*GIVEN TASK:*
Keep only the lines from the top of the listing through the one with "side to side.", and reproduce them unaltered.
Begin ENTRIES SUPPLIED
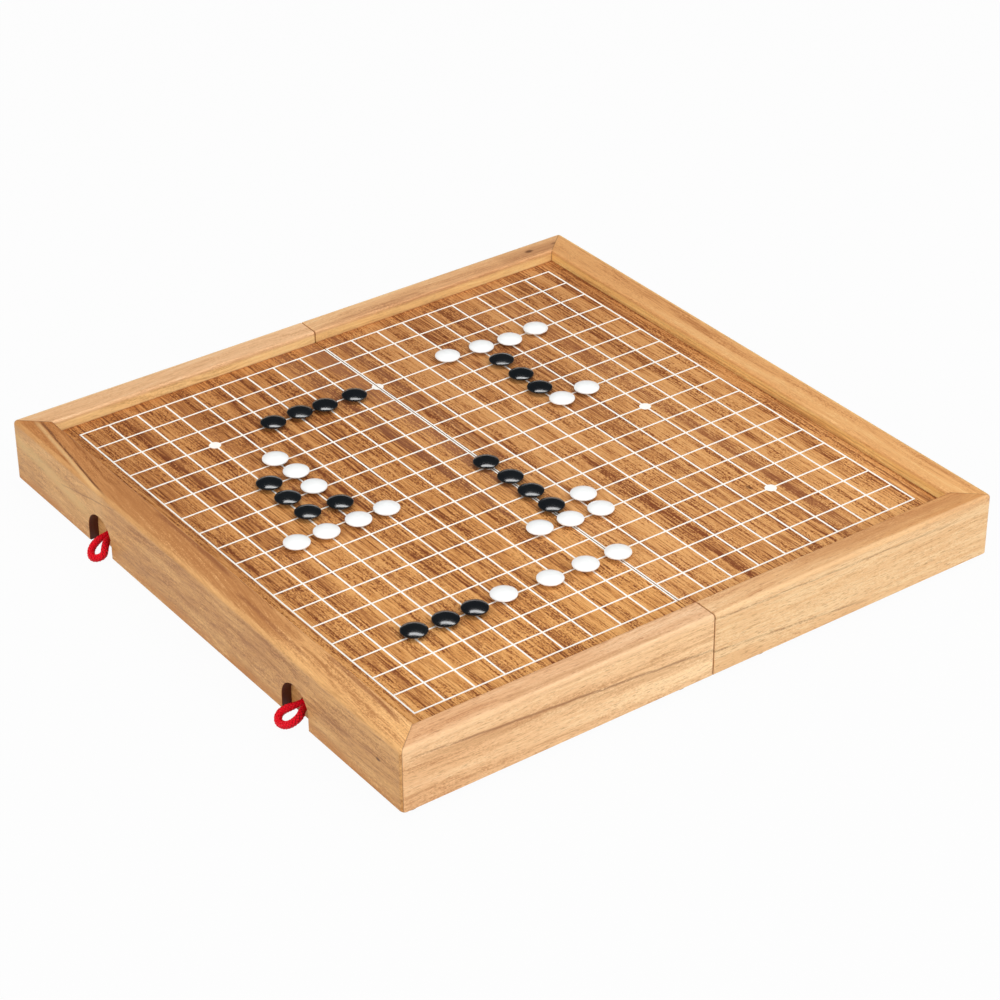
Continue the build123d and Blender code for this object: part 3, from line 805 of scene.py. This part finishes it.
def tube_quads(rings: int, sides: int, offset: int = 0) -> np.ndarray:
    """Quads of a tube's wall, ring by ring, then of its two ends, each cut into strips from side to side.

    Args:
        rings: how many rings the tube has.
        sides: how many points each ring has, an even number.
        offset: the number of the tube's first point.

    Returns:
        (n, 4) point numbers.
    """
    ring, side = np.meshgrid(np.arange(rings - 1), np.arange(sides), indexing="ij")
    after = (side + 1) % sides
    low, high = ring * sides, (ring + 1) * sides
    wall = np.stack([low + side, low + after, high + after, high + side], axis=-1).reshape(-1, 4)
    k = np.arange(sides // 2 - 1)
    last = np.stack([k, k + 1, sides - 2 - k, sides - 1 - k], axis=-1)
    return np.concatenate([wall, last[:, ::-1], last + (rings - 1) * sides]) + offset


def tube_uv(lengths: np.ndarray, sides: int) -> np.ndarray:
    """UV corners for the quads of tube_quads: U is the length in millimetres, V runs once round.

    Args:
        lengths: the length along the tube at each ring, in metres.
        sides: how many points each ring has.

    Returns:
        (n, 4, 2) UV coordinates.
    """
    ring, side = np.meshgrid(np.arange(len(lengths) - 1), np.arange(sides), indexing="ij")
    u = lengths[np.stack([ring, ring, ring + 1, ring + 1], axis=-1)] / MM
    v = np.stack([side, side + 1, side + 1, side], axis=-1) / sides
    wall = np.stack([u, v], axis=-1).reshape(-1, 4, 2)
    ends = np.repeat(lengths[[0, -1]] / MM, sides // 2 - 1)[:, None]
    return np.concatenate([wall, np.stack([np.repeat(ends, 4, axis=1), np.zeros((len(ends), 4))], axis=-1)])


@dataclass
class Path:
    """A line through space with a frame at each of its points: tangent, side and up."""

    points: np.ndarray
    reference: Triple = (0.0, 0.0, 1.0)
    length: np.ndarray = field(init=False)
    tangent: np.ndarray = field(init=False)
    side: np.ndarray = field(init=False)
    up: np.ndarray = field(init=False)

    def __post_init__(self) -> None:
        """Works out the frames: up is the reference direction less its part along the tangent."""
        step = np.linalg.norm(np.diff(self.points, axis=0), axis=1)
        self.length = np.concatenate([[0.0], np.cumsum(step)])
        self.tangent = np.gradient(self.points, self.length, axis=0)
        self.tangent /= np.linalg.norm(self.tangent, axis=1, keepdims=True)
        along = (self.tangent @ np.array(self.reference))[:, None] * self.tangent
        self.up = np.array(self.reference) - along
        self.up /= np.linalg.norm(self.up, axis=1, keepdims=True)
        self.side = np.cross(self.tangent, self.up)

    @staticmethod
    def evenly(points: np.ndarray, step: float) -> np.ndarray:
        """Spaces a line's points evenly.

        Args:
            points: the line's points.
            step: about how far apart the new ones are.

        Returns:
            The new points.
        """
        run = np.concatenate([[0.0], np.cumsum(np.linalg.norm(np.diff(points, axis=0), axis=1))])
        want = np.linspace(0.0, run[-1], max(int(round(run[-1] / step)), 2) + 1)
        return np.stack([np.interp(want, run, points[:, k]) for k in range(3)], axis=1)


@dataclass(frozen=True)
class Braid:
    """A round braid: as many plaits wind left as right, each over one and under the next."""

    radius: float = 2.45 * MM
    plaits: int = 6
    pitch: float = 11.0 * MM
    plait_width: float = 0.80 * MM
    plait_thick: float = 0.48 * MM
    weave: float = 0.32 * MM
    squeeze: float = 0.0
    squeezed: float = 9.0 * MM
    eased: float = 7.0 * MM
    sides: int = 8
    core_share: float = 0.70
    core_sides: int = 16

    def radii(self, path: Path) -> np.ndarray:
        """The braid's radius along a path, pressed smaller near both ends.

        With t the way past the squeezed length over the eased length, held between 0 and 1, the radius is less by
        the squeeze times 1 - t^2 (3 - 2 t).

        Args:
            path: the cord's middle line.

        Returns:
            The radius at each of its points.
        """
        near = np.minimum(path.length, path.length[-1] - path.length)
        t = np.clip((near - self.squeezed) / self.eased, 0.0, 1.0)
        return self.radius * (1 - self.squeeze * (1 - t ** 2 * (3 - 2 * t)))

    def strands(self, path: Path) -> Surface:
        """The plaits' surface along a path.

        A plait's middle stands off the path by the braid's radius less its own thickness, plus or minus the weave
        times the cosine of plaits times the winding angle, so that it rises over one plait and dips under the
        next. Its section is an ellipse, wide along the braid's surface and thin across it.

        Args:
            path: the cord's middle line.

        Returns:
            Vertices, faces and UV corners.
        """
        turn = 2 * np.pi * path.length / self.pitch
        hand = np.repeat([1.0, -1.0], self.plaits)[:, None]
        start = np.tile(np.arange(self.plaits) * 2 * np.pi / self.plaits, 2)[:, None]
        angle = hand * turn[None, :] + start
        lift = self.radii(path) - self.plait_thick - self.weave
        lift = lift + hand * self.weave * np.cos(self.plaits * turn)[None, :]
        out = np.cos(angle)[..., None] * path.side + np.sin(angle)[..., None] * path.up
        middle = path.points + lift[..., None] * out
        run = np.gradient(middle, axis=1)
        run /= np.linalg.norm(run, axis=2, keepdims=True)
        wide = np.cross(run, out)
        wide /= np.linalg.norm(wide, axis=2, keepdims=True)
        high = np.cross(wide, run)
        around = np.linspace(0.0, 2 * np.pi, self.sides, endpoint=False)
        section = (self.plait_width * np.cos(around)[:, None] * wide[:, :, None, :]
                   + self.plait_thick * np.sin(around)[:, None] * high[:, :, None, :])
        points = (middle[:, :, None, :] + section).reshape(-1, 3)
        rings = len(path.length)
        each = rings * self.sides
        faces = np.concatenate([tube_quads(rings, self.sides, k * each) for k in range(2 * self.plaits)])
        dip = self.pitch / self.plaits
        uv = np.concatenate([tube_uv(path.length + (5 * k + 0.5 * (k >= self.plaits)) * dip, self.sides)
                             for k in range(2 * self.plaits)])
        return points, faces, uv

    def core(self, path: Path) -> Surface:
        """The round core that shows between the plaits, a circle of a share of the radius carried along the path.

        Args:
            path: the cord's middle line.

        Returns:
            Vertices, faces and UV corners.
        """
        around = np.linspace(0.0, 2 * np.pi, self.core_sides, endpoint=False)
        ring = np.cos(around)[:, None] * path.side[:, None, :] + np.sin(around)[:, None] * path.up[:, None, :]
        points = (path.points[:, None, :] + (self.radii(path) * self.core_share)[:, None, None] * ring).reshape(-1, 3)
        return points, tube_quads(len(path.length), self.core_sides), tube_uv(path.length, self.core_sides)


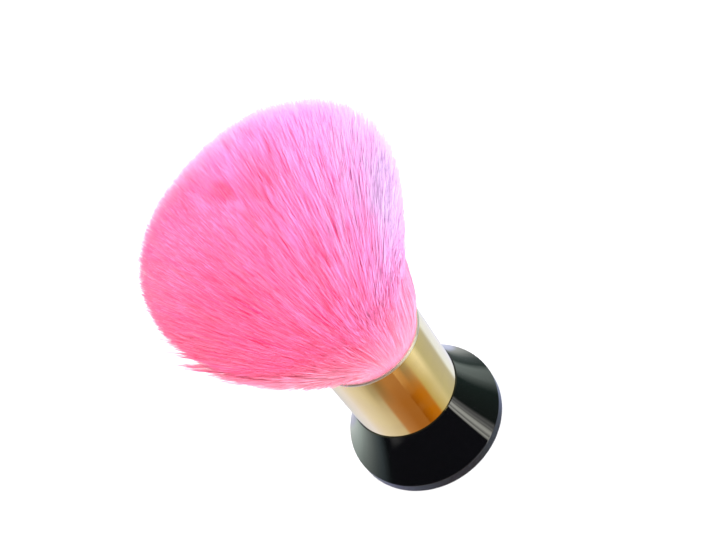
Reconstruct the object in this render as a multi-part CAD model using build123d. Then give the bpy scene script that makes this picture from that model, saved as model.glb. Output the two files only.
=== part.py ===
from build123d import *

import os

# Large domed dust brush: flared moulded handle, rolled-lip ferrule and a soft round tuft of fibres.
#
# Units are millimetres. +Z runs up the brush from the flat base to the crown of the tuft, and the origin is
# the centre of the underside. Every piece is a body of revolution about Z, apart from the handle's inner ribs.

# Driving dimensions
BASE_DIAMETER = 48.8
HANDLE_HEIGHT = 21.0
FERRULE_DIAMETER = 33.0
FERRULE_HEIGHT = 31.5
TUFT_DIAMETER = 70.4
TUFT_HEIGHT = 69.0

# Handle shell
RIM_WALL_TOP = 4.1  # top of the upright side wall round the rim
RIM_EDGE_RADIUS = 0.8
FLARE_EDGE_RADIUS = 0.45
FLARE_HOLLOW = 0.4  # how far the flare dips inside the straight line from rim to shoulder
SHOULDER_LEDGE = 0.25  # how far the shoulder stands out past the ferrule
SHELL_WALL = 2.2
SPIGOT_HEIGHT = 8.0
RIB_COUNT = 8
RIB_THICKNESS = 1.4
BOSS_RADIUS = 4.5

# Base plate
PLATE_RADIUS = 21.8
PLATE_THICKNESS = 2.0
PLATE_CHAMFER = 0.3
LOCATING_RING_RADIUS = 20.3
LOCATING_RING_WALL = 1.2
LOCATING_RING_HEIGHT = 2.4

# Ferrule and what it holds
FERRULE_WALL = 0.5
LIP_BEAD_RADIUS = 0.55
BOND_THICKNESS = 0.25
FIT_GAP = 0.05
PLUG_THICKNESS = 8.0
THREAD_DIAMETER = 0.8
THREAD_TURNS = 4

# Tuft
CORE_ROOT_RADIUS = 9.0
CORE_CROWN_RADIUS = 21.0
CROWN_HEIGHT = 19.0  # from the widest section up to the apex

# Levels and radii that follow from the above
BASE_RADIUS = BASE_DIAMETER / 2
FERRULE_RADIUS = FERRULE_DIAMETER / 2
FERRULE_BORE = FERRULE_RADIUS - FERRULE_WALL
TUFT_RADIUS = TUFT_DIAMETER / 2
SPIGOT_RADIUS = FERRULE_BORE - BOND_THICKNESS - FIT_GAP
SPIGOT_TOP = HANDLE_HEIGHT + SPIGOT_HEIGHT
PLUG_TOP = SPIGOT_TOP + PLUG_THICKNESS
MOUTH = HANDLE_HEIGHT + FERRULE_HEIGHT
MOUTH_RADIUS = FERRULE_RADIUS - 2 * LIP_BEAD_RADIUS - FIT_GAP
WIDEST = MOUTH + TUFT_HEIGHT - CROWN_HEIGHT
APEX = MOUTH + TUFT_HEIGHT


def turned(outline):
    """Solid made by turning a closed outline, drawn in the XZ plane, about Z."""
    return revolve(make_face(outline), Axis.Z)


def ring(inner, outer, bottom, top):
    """Plain round sleeve."""
    return turned(Polyline((inner, 0, bottom), (outer, 0, bottom), (outer, 0, top), (inner, 0, top), close=True))


def disc(radius, bottom, top):
    """Plain round disc."""
    return Pos(0, 0, bottom) * extrude(Circle(radius), top - bottom)


def flare_curve(inset):
    """Concave side of the handle from rim to shoulder, moved inwards by inset."""
    shoulder = FERRULE_RADIUS + SHOULDER_LEDGE - inset
    rim = BASE_RADIUS - inset
    middle = (shoulder + rim) / 2 - FLARE_HOLLOW
    half_way = (RIM_WALL_TOP + HANDLE_HEIGHT) / 2 - FLARE_HOLLOW
    return ThreePointArc((rim, 0, RIM_WALL_TOP), (middle, 0, half_way), (shoulder, 0, HANDLE_HEIGHT))


def handle_outside():
    """Rim wall, flare, shoulder and the spigot that fills the bottom of the ferrule."""
    flare = flare_curve(0)
    rest = Polyline(
        flare @ 1,
        (SPIGOT_RADIUS, 0, HANDLE_HEIGHT),
        (SPIGOT_RADIUS, 0, SPIGOT_TOP),
        (0, 0, SPIGOT_TOP),
        (0, 0, 0),
        (BASE_RADIUS, 0, 0),
        flare @ 0,
    )
    solid = turned([flare, rest])
    foot = solid.edges().filter_by(GeomType.CIRCLE).group_by(Axis.Z)[0]
    solid = fillet(foot, RIM_EDGE_RADIUS)
    rim = [e for e in solid.edges().filter_by(GeomType.CIRCLE) if abs(e.center().Z - RIM_WALL_TOP) < 0.01]
    return fillet(rim, FLARE_EDGE_RADIUS)


def handle_cavity():
    """Moulding hollow inside the handle, open underneath and closed at the top of the spigot."""
    flare = flare_curve(SHELL_WALL)
    core = SPIGOT_RADIUS - SHELL_WALL
    roof = SPIGOT_TOP - SHELL_WALL
    rest = Polyline(
        flare @ 1,
        (core, 0, HANDLE_HEIGHT),
        (core, 0, roof),
        (0, 0, roof),
        (0, 0, PLATE_THICKNESS),
        (BASE_RADIUS - SHELL_WALL, 0, PLATE_THICKNESS),
        flare @ 0,
    )
    hollow = turned([flare, rest])
    return hollow & disc(LOCATING_RING_RADIUS + FIT_GAP, 0, roof)


def handle_shell():
    """Moulded handle with radial ribs that meet in a central boss."""
    cavity = handle_cavity()
    seat = disc(PLATE_RADIUS + FIT_GAP, -1, PLATE_THICKNESS)
    rib_bottom = PLATE_THICKNESS + LOCATING_RING_HEIGHT + FIT_GAP
    rib_height = SPIGOT_TOP - rib_bottom
    ribs = disc(BOSS_RADIUS, rib_bottom, SPIGOT_TOP)
    for spoke in range(RIB_COUNT // 2):
        blade = Box(BASE_DIAMETER, RIB_THICKNESS, rib_height, align=(Align.CENTER, Align.CENTER, Align.MIN))
        ribs += Rot(0, 0, spoke * 360 / RIB_COUNT) * Pos(0, 0, rib_bottom) * blade
    return handle_outside() - cavity - seat + (ribs & cavity)


def base_plate():
    """Closing disc, flush with the rim, with a locating ring that stands up inside the shell."""
    plate = disc(PLATE_RADIUS, 0, PLATE_THICKNESS)
    plate = chamfer(plate.edges().group_by(Axis.Z)[0], PLATE_CHAMFER)
    ring_inner = LOCATING_RING_RADIUS - LOCATING_RING_WALL
    return plate + ring(ring_inner, LOCATING_RING_RADIUS, PLATE_THICKNESS, PLATE_THICKNESS + LOCATING_RING_HEIGHT)


def ferrule():
    """Drawn tube whose mouth is rolled inwards into a round bead."""
    bead_centre = FERRULE_RADIUS - LIP_BEAD_RADIUS
    tube = ring(FERRULE_BORE, FERRULE_RADIUS, HANDLE_HEIGHT, MOUTH - LIP_BEAD_RADIUS)
    bead = Pos(0, 0, MOUTH - LIP_BEAD_RADIUS) * Torus(bead_centre, LIP_BEAD_RADIUS)
    return tube + bead


def ferrule_bond():
    """Cured adhesive between spigot and ferrule."""
    inner = SPIGOT_RADIUS + FIT_GAP / 2
    return ring(inner, inner + BOND_THICKNESS, HANDLE_HEIGHT + FIT_GAP, SPIGOT_TOP - FIT_GAP)


def root_plug():
    """Cured resin that holds the fibre roots, seated on the spigot."""
    return disc(FERRULE_BORE - FIT_GAP, SPIGOT_TOP, PLUG_TOP)


def binding_levels():
    """Height of each turn of the binding thread."""
    return [PLUG_TOP + THREAD_DIAMETER * (turn + 1) for turn in range(THREAD_TURNS)]


def root_binding():
    """Separate turns of thread, side by side, tight round the roots."""
    centre = FERRULE_BORE - FIT_GAP - THREAD_DIAMETER / 2
    radius = THREAD_DIAMETER / 2 - FIT_GAP / 2
    return Compound([Pos(0, 0, level) * Torus(centre, radius) for level in binding_levels()])


def tuft():
    """Whole fibre bundle: neck in the ferrule, spreading flank and rounded crown."""
    neck = FERRULE_BORE - FIT_GAP
    waist = neck - THREAD_DIAMETER - FIT_GAP
    bound_top = binding_levels()[-1] + THREAD_DIAMETER
    bead_bottom = MOUTH - 2 * LIP_BEAD_RADIUS - FIT_GAP
    sides = Polyline(
        (0, 0, APEX),
        (0, 0, PLUG_TOP),
        (waist, 0, PLUG_TOP),
        (waist, 0, bound_top),
        (neck, 0, bound_top + THREAD_DIAMETER),
        (neck, 0, bead_bottom - LIP_BEAD_RADIUS),
        (MOUTH_RADIUS, 0, bead_bottom),
        (MOUTH_RADIUS, 0, MOUTH),
    )
    flank = Spline(
        (MOUTH_RADIUS, 0, MOUTH),
        (0.63 * TUFT_RADIUS, 0, MOUTH + 0.27 * (WIDEST - MOUTH)),
        (0.9 * TUFT_RADIUS, 0, MOUTH + 0.7 * (WIDEST - MOUTH)),
        (TUFT_RADIUS, 0, WIDEST),
        tangents=((0.7, 0, 1), (0, 0, 1)),
    )
    crown = Spline((TUFT_RADIUS, 0, WIDEST), (0, 0, APEX), tangents=((0, 0, 1), (-1, 0, 0)))
    return turned([sides, flank, crown])


def core_region():
    """Cone that parts the inner fibres from the outer ones, taller than the tuft."""
    slope = (CORE_CROWN_RADIUS - CORE_ROOT_RADIUS) / (APEX - MOUTH)
    lid = APEX + CROWN_HEIGHT
    return turned(
        Polyline(
            (0, 0, PLUG_TOP),
            (CORE_ROOT_RADIUS, 0, PLUG_TOP),
            (CORE_ROOT_RADIUS, 0, MOUTH),
            (CORE_ROOT_RADIUS + slope * (lid - MOUTH), 0, lid),
            (0, 0, lid),
            close=True,
        )
    )


def tuft_core():
    """Inner, longest fibres."""
    return tuft() & core_region()


def tuft_mantle():
    """Outer fibres round the core."""
    return tuft() - core_region()


def main():
    """Writes one STEP file for each piece."""
    os.makedirs("parts", exist_ok=True)
    pieces = {
        "handle_shell": handle_shell(),
        "base_plate": base_plate(),
        "ferrule": ferrule(),
        "ferrule_bond": ferrule_bond(),
        "root_plug": root_plug(),
        "root_binding": root_binding(),
        "tuft_core": tuft_core(),
        "tuft_mantle": tuft_mantle(),
    }
    for node, shape in pieces.items():
        export_step(shape, f"parts/{node}.step")


main()
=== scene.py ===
"""Looks of a large domed nail dust brush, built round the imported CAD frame.

The hard parts are the CAD nodes, which only get materials. The tuft is real geometry: tens of thousands of
tapered fibres that rise from the ferrule's mouth, fan out and end on a rounded crown, over a closed core. All
lengths are metres, in the CAD frame, with +Z up the brush.
"""

import math

import bpy
import numpy as np
from mathutils import Matrix, Vector
from mathutils.kdtree import KDTree

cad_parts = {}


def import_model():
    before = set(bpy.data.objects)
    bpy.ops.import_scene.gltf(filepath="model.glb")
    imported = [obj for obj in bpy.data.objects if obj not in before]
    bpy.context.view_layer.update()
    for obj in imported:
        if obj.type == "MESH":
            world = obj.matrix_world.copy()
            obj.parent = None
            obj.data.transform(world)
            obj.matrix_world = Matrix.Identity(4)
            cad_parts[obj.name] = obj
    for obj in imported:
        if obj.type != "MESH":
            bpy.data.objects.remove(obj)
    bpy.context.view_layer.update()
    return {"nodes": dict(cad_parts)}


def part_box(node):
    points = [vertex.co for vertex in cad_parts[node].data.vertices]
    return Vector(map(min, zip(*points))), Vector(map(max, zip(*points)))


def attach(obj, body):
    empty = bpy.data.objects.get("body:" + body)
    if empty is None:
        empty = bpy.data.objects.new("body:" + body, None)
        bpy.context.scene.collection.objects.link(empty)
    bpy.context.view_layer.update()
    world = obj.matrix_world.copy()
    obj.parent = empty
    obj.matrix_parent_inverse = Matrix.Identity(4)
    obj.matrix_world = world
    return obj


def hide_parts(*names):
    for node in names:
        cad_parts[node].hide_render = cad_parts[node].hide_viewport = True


MM = 0.001
SEED = 20431
VIEWPOINT_MM = (0.0, -193.1, 284.9)  # the camera's place

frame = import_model()

# Levels and radii read from the frame
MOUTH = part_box("ferrule")[1].z
FERRULE_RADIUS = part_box("ferrule")[1].x
BASE_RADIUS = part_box("handle_shell")[1].x
HEAD_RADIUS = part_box("tuft_mantle")[1].x
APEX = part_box("tuft_core")[1].z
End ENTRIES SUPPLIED
*SOLUTION TO THIS PROBLEM:*
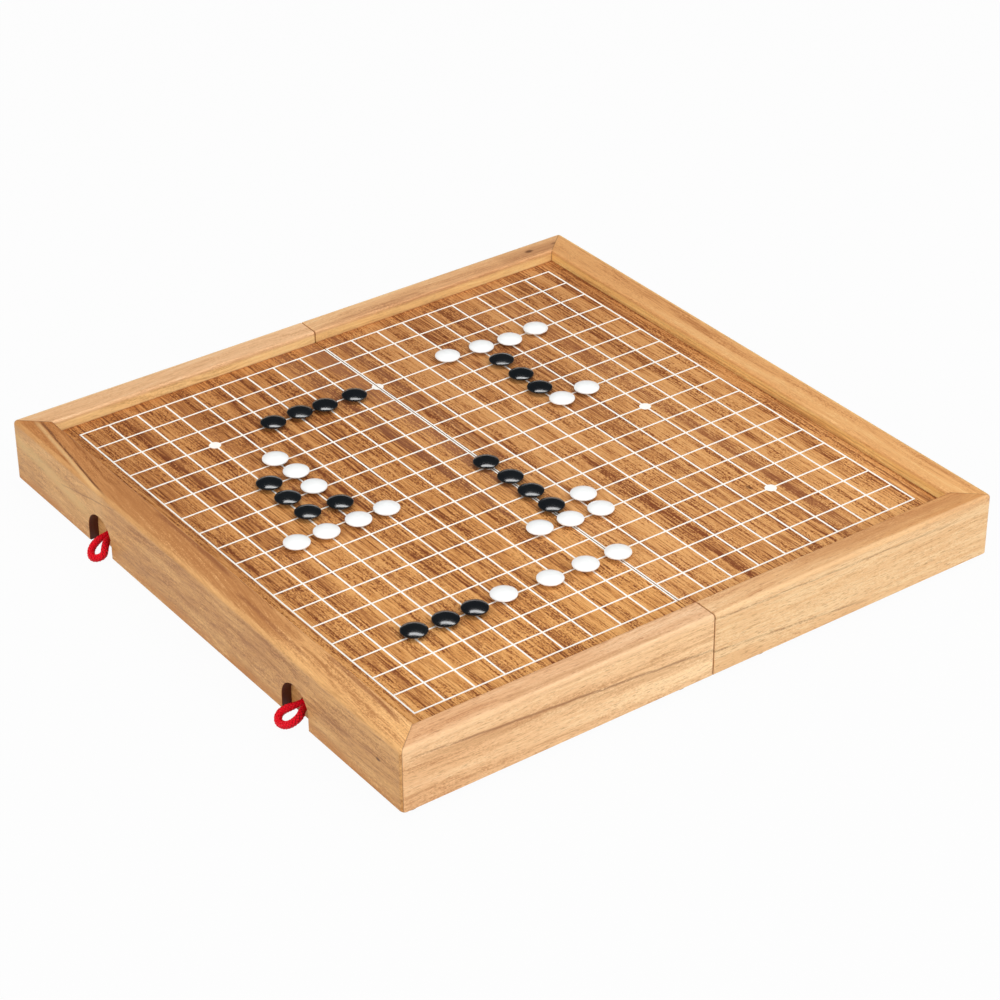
Continue the build123d and Blender code for this object: part 3, from line 805 of scene.py. This part finishes it.
def tube_quads(rings: int, sides: int, offset: int = 0) -> np.ndarray:
    """Quads of a tube's wall, ring by ring, then of its two ends, each cut into strips from side to side.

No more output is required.